Cannes Lions 2025: a IA não matou a propaganda, só expôs sua crise existencial

Cannes Lions 2025: a IA não matou a propaganda, só expôs sua crise existencial

Vamos aos fatos: Cannes Lions 2025 tentou provar que ainda tem alma. Com tantos festivais pelo mundo, ele andava meio apagado. Neste ano, eu, vendo de longe, fiquei animada com o brazilian storm e com o uso da Inteligência Artificial. Todo mundo falando de IA, mas no fundo o que a gente viu foi uma indústria em busca desesperada de relevância. E de manchetes.

Dois anos atrás, IA era a promessa. Em 2025? Agora é “A IA é minha colega de equipe”. Bonito no slide, mas alguém perguntou pra base da pirâmide criativa se ela se sente substituída ou integrada? Spoiler: muita gente no after tá achando que vai ser demitida por um bot até o próximo festival.

No papel, todo mundo é AI-ready. Na prática? Ainda tem agência usando prompt só pra enfeitar PowerPoint (ainda nem usam o Gamma). Enquanto isso, a Meta lança ferramenta que faz igual, mais rápido e mais barato e ainda jura que não é pra substituir ninguém. Imagina se fosse.

Tem também case brasileiro suspeito de manipulação de dados por inteligência artificial. E-mail anônimo aponta: manipulação de TED Talk com IA, reportagem fake simulando a CNN, voz deepfake de jornalista que nem tá mais na emissora e gráficos fantasmas. Fica a suspeita que os consumidores da marca talvez nem existam.

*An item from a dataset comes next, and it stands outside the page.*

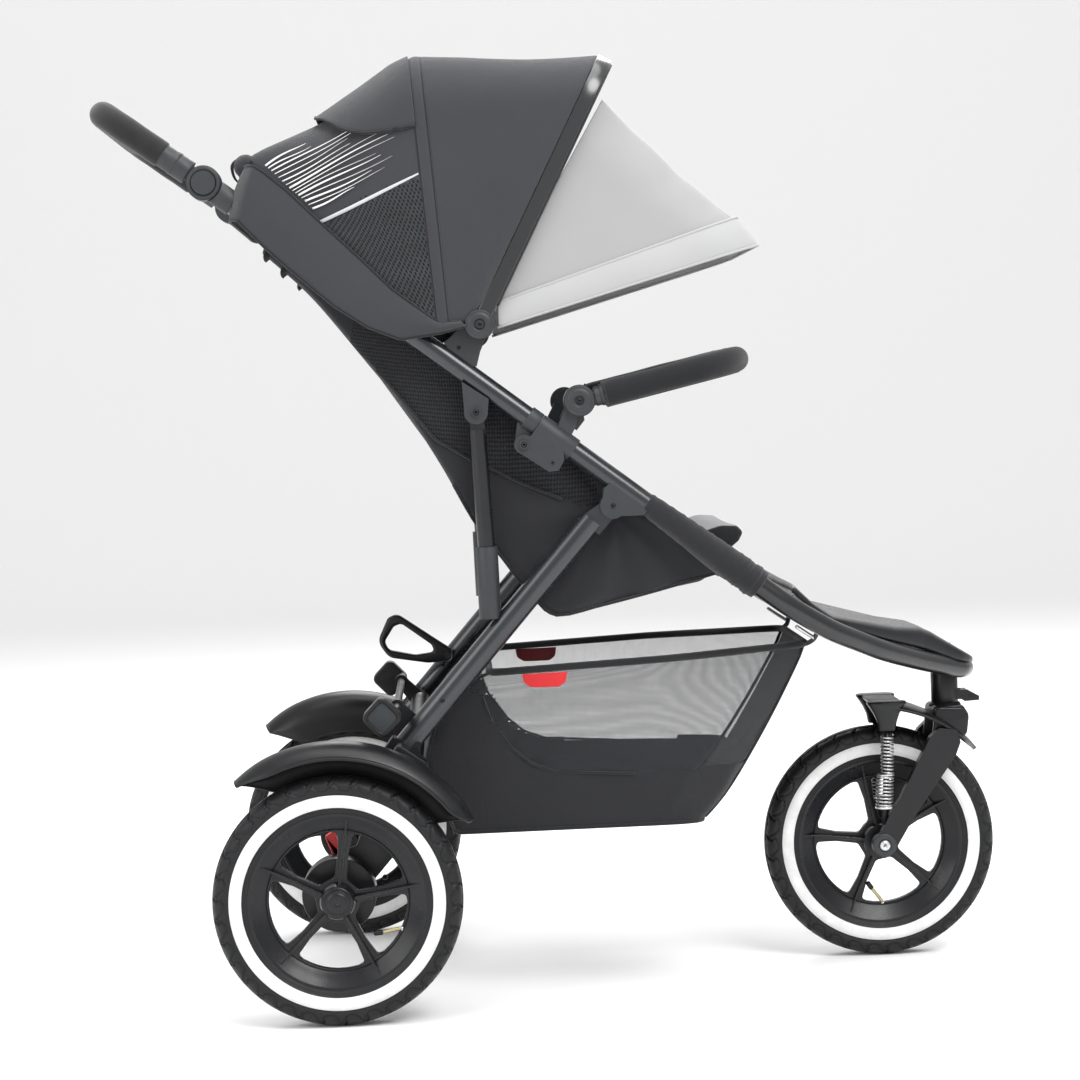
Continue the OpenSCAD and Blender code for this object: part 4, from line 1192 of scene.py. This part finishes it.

Enquanto isso, a Digital Favela traz a real: criatividade que nasce da urgência, da vivência, da quebrada. Gente que ganha três salários mínimos e compra tênis de mil reais não tá “fazendo consumo aspiracional”. Tá contando história, tá gritando identidade. Nenhuma IA treinada em blog de luxo vai chegar perto disso.

Tor Myhren (Apple): “A IA não vai matar a propaganda. Mas também não vai salvá-la.”

Traduzindo: se a gente continuar tratando tecnologia como desculpa pra mascarar falta de ideia boa, a IA vai apenas deixar isso mais evidente. Como bem disseram por lá, IA não cura desalinhamento estratégico. A Inteligência Artificial escancara esse desalinhamento.

A IA mudou o jogo. Mas quem continua fingindo que está jogando vai virar NPC nesse novo mercado. Se não tiver coragem, verdade e uma boa dose de desconforto criativo, nem a IA vai dar conta de salvar o que já nasceu raso.

E muita gente não está sabendo lidar com a IA e com os efeitos da inteligência artificial no processo de criação. Em um painel, um executivo brasileiro falou que a IA não fica doente nem pede aumento. Isso é quase um slogan da precarização 4.0, romantizando a substituição do trabalho humano por agentes que “não têm demandas”.

Em vez de posicionar a IA como colaboradora, ela é vendida como “solução sem custo emocional ou contratual”. Isso choca num contexto onde profissionais já estão exaustos, desvalorizados e pressionados a trabalhar como se fossem máquinas e agora ouvem que talvez estejam mesmo sendo medidos como elas.

A metáfora da “dupla criativa” com IA poderia ser potente se não fosse apresentada com um viés de submissão. Ao colocar a IA como o parceiro ideal “porque não cansa, nem reclama”, o humano vira o criativo decorativo, e não o protagonista.

E ao dizer que “o brasileiro entra com criatividade e otimismo” enquanto “a IA trabalha 24 horas por dia”, a fala escorrega para um romantismo do subdesenvolvimento, onde o brasileiro é o carisma e a IA é o suor. Isso não empodera o criativo, apenas o coloca num pedestal frágil enquanto a estrutura de trabalho real se desmancha embaixo dele.

A IA veio para ficar. Mas usá-la como argumento para minar o valor do humano enfraquece qualquer construção ética ou sustentável. O problema é como líderes a apresentam como substituta e não como parceira.

A tecnologia não precisa substituir o humano para ser útil, mas quando usada como régua de comparação (e o humano sai perdendo), o discurso deixa de ser inspirador e vira instrumento de pressão, não de progresso.

Citar inteligência artificial para reforçar  dinâmicas tóxicas como invisibilização do esforço, banalização da sobrecarga e fetichização da produtividade inumana é um erro infinito.

Não podemos continuar premiando discursos que tratam pessoas como software.